▶ **GOAL OF THE EXERCISE**:
Find the line containing "from mathutils import Matrix, Vector, noise" and copy it exactly, along with every line after it up to and including the line containing "in imported if". Copy nothing else.

▶ **GIVEN INFORMATION**:
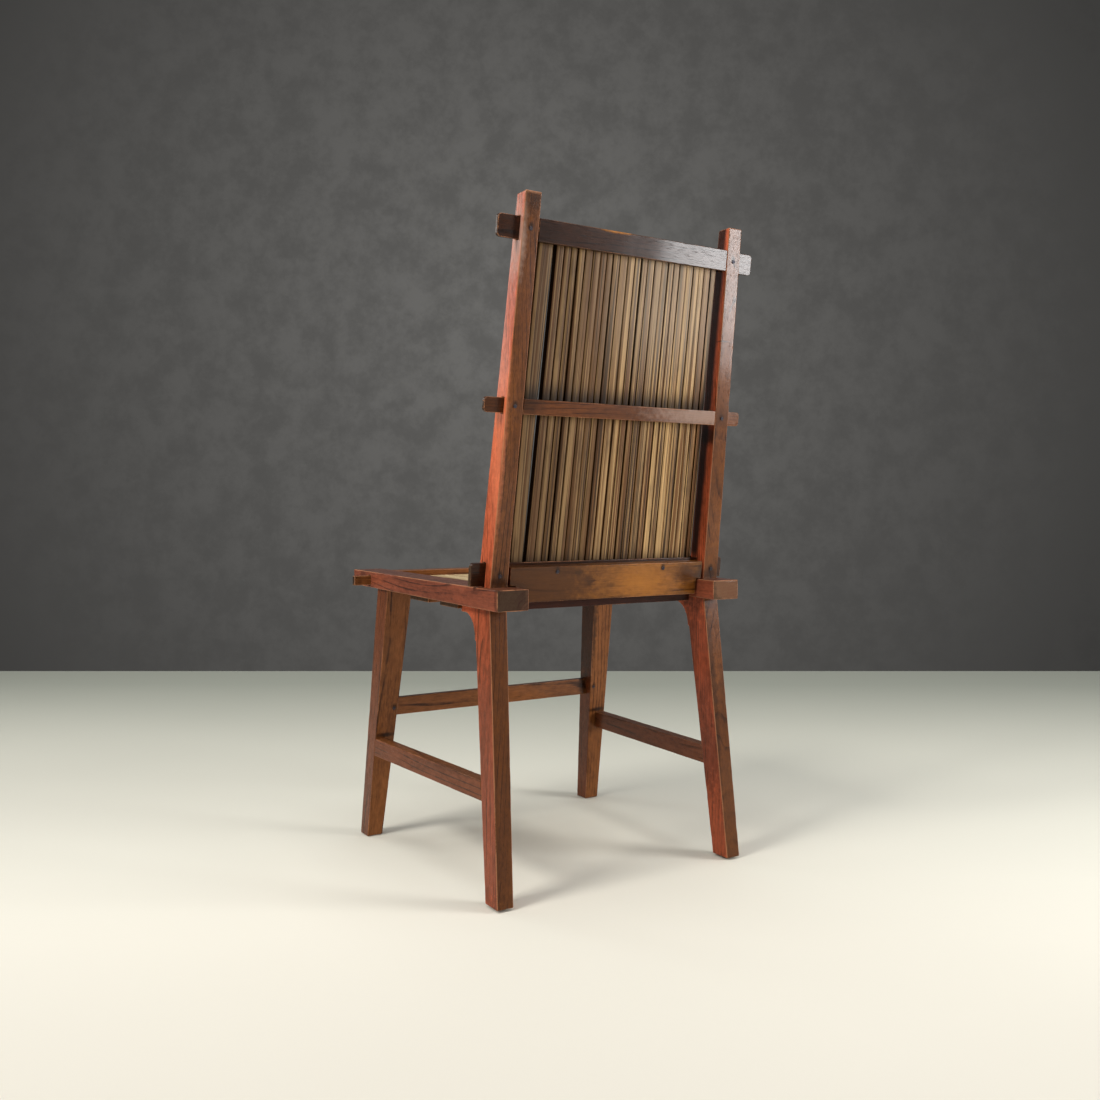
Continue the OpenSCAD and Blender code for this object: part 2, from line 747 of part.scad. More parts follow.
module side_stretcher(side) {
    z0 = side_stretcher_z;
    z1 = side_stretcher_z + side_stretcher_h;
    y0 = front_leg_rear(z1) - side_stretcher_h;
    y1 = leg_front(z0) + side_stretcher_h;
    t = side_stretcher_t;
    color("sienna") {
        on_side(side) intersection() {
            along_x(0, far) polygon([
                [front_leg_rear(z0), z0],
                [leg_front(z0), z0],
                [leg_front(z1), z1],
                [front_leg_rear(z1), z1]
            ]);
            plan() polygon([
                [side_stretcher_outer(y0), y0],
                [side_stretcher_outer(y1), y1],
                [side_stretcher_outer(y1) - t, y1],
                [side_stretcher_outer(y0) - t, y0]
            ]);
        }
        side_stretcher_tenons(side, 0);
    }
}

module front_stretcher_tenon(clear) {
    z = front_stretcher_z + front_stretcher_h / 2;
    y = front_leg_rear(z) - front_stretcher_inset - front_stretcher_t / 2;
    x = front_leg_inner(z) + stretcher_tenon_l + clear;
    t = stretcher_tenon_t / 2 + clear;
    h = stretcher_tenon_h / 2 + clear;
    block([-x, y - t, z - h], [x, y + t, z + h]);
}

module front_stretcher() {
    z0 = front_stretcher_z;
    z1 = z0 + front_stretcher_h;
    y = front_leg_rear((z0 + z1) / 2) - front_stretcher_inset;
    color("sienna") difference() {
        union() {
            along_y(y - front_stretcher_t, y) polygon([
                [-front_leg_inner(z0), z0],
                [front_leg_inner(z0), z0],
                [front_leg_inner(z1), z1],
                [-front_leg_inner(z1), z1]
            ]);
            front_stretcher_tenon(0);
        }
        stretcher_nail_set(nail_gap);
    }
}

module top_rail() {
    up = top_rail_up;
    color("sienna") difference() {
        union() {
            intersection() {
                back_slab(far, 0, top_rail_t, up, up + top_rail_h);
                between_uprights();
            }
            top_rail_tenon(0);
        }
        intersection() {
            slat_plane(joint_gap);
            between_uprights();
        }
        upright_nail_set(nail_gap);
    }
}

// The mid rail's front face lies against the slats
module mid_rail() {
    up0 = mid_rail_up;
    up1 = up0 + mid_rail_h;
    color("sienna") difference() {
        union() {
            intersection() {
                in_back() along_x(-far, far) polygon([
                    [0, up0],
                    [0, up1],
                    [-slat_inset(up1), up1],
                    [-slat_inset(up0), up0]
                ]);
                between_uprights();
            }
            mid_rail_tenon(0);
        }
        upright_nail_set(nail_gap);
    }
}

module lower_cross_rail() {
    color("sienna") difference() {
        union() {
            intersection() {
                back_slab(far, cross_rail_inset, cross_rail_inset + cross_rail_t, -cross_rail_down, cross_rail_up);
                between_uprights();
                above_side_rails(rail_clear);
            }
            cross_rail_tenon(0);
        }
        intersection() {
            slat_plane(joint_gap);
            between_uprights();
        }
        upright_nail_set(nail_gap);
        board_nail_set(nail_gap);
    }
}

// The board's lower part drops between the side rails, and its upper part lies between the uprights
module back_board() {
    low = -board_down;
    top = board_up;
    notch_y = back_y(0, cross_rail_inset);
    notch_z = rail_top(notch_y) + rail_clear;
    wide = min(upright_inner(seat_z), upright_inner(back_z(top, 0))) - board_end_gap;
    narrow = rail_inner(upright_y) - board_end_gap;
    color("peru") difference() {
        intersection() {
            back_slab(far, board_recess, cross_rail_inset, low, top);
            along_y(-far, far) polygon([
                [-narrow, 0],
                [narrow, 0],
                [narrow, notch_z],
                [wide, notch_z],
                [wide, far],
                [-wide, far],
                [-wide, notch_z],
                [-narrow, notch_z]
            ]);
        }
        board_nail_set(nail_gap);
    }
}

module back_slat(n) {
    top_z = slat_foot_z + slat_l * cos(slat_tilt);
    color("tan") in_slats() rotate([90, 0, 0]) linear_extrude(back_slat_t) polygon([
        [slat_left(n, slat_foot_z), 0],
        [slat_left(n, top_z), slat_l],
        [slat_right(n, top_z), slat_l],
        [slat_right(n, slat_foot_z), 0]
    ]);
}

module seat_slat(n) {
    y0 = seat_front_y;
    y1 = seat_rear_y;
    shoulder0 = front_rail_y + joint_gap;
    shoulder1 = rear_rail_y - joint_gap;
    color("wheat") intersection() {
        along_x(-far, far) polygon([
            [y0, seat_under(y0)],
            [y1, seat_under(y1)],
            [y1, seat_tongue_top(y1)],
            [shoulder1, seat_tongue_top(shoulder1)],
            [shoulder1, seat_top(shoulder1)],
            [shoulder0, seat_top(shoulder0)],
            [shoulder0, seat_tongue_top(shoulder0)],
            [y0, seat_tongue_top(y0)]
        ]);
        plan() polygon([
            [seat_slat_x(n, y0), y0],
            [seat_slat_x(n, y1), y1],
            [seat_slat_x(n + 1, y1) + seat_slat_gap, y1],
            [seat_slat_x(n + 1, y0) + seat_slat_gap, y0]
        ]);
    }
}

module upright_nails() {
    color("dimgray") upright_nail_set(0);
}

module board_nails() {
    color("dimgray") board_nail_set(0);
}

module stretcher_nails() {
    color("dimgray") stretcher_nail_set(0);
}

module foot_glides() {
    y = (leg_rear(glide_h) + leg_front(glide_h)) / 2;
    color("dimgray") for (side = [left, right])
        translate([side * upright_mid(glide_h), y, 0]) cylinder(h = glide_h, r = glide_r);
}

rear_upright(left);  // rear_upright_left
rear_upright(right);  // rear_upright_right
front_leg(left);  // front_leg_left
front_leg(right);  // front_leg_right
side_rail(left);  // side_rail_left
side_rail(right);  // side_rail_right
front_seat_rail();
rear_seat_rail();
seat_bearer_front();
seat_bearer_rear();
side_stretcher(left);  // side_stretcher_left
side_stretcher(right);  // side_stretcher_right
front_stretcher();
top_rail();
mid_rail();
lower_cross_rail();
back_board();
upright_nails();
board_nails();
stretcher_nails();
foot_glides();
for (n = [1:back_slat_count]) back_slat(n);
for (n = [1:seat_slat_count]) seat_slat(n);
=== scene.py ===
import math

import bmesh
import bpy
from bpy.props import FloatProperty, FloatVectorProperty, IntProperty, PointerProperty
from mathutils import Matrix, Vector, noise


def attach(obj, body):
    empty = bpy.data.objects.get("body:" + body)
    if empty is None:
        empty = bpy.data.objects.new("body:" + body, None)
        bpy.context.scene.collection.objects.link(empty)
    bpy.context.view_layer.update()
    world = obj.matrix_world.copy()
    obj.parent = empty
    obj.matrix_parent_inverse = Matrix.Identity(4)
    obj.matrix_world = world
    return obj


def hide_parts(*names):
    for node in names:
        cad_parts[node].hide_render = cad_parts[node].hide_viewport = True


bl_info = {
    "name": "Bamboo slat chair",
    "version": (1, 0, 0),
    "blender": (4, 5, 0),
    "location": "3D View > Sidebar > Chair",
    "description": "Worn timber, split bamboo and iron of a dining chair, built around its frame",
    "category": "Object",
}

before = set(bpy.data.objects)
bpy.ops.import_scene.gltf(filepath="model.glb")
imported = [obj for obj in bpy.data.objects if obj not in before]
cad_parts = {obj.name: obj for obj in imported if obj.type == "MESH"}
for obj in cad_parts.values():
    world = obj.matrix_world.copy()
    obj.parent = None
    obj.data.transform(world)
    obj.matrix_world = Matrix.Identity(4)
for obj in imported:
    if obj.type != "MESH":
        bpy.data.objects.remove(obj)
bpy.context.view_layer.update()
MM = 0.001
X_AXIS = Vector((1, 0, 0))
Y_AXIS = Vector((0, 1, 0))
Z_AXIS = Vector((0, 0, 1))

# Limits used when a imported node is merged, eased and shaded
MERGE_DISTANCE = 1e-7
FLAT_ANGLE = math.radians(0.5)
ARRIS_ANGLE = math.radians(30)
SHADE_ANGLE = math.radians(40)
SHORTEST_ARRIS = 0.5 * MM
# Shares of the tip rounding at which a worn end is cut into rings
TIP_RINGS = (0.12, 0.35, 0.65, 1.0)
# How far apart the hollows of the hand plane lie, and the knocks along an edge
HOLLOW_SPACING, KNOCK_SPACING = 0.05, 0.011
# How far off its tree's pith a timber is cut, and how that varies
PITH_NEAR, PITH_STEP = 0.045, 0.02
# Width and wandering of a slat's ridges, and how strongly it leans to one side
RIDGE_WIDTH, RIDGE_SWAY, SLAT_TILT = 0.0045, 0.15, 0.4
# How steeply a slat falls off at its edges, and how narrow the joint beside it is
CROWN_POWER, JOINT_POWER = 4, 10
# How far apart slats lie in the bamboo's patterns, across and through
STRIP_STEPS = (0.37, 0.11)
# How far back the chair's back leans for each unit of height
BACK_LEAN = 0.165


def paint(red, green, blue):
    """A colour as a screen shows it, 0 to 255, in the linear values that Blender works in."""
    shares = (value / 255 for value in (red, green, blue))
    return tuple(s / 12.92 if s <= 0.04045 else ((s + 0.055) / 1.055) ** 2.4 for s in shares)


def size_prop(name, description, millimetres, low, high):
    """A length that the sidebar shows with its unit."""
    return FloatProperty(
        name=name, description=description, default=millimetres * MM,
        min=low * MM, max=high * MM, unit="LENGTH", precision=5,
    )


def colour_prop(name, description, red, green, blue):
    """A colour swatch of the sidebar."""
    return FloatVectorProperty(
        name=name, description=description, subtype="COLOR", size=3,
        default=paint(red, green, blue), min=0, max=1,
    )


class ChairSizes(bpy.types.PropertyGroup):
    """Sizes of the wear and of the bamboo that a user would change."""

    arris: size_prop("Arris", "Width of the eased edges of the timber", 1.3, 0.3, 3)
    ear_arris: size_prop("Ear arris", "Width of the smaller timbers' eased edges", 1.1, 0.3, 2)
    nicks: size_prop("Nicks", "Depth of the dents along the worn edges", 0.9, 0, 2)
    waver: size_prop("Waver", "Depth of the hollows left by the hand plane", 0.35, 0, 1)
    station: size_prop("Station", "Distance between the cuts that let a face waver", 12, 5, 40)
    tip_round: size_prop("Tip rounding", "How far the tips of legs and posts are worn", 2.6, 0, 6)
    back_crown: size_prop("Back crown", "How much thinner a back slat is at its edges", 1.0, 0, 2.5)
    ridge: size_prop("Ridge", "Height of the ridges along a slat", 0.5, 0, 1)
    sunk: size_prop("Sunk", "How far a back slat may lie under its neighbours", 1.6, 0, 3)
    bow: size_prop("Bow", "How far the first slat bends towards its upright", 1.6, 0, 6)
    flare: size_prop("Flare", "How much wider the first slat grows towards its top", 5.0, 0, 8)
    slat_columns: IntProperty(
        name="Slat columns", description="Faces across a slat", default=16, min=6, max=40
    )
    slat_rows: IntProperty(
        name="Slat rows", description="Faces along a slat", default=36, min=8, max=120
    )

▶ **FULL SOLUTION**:
from mathutils import Matrix, Vector, noise


def attach(obj, body):
    empty = bpy.data.objects.get("body:" + body)
    if empty is None:
        empty = bpy.data.objects.new("body:" + body, None)
        bpy.context.scene.collection.objects.link(empty)
    bpy.context.view_layer.update()
    world = obj.matrix_world.copy()
    obj.parent = empty
    obj.matrix_parent_inverse = Matrix.Identity(4)
    obj.matrix_world = world
    return obj


def hide_parts(*names):
    for node in names:
        cad_parts[node].hide_render = cad_parts[node].hide_viewport = True


bl_info = {
    "name": "Bamboo slat chair",
    "version": (1, 0, 0),
    "blender": (4, 5, 0),
    "location": "3D View > Sidebar > Chair",
    "description": "Worn timber, split bamboo and iron of a dining chair, built around its frame",
    "category": "Object",
}

before = set(bpy.data.objects)
bpy.ops.import_scene.gltf(filepath="model.glb")
imported = [obj for obj in bpy.data.objects if obj not in before]
cad_parts = {obj.name: obj for obj in imported if obj.type == "MESH"}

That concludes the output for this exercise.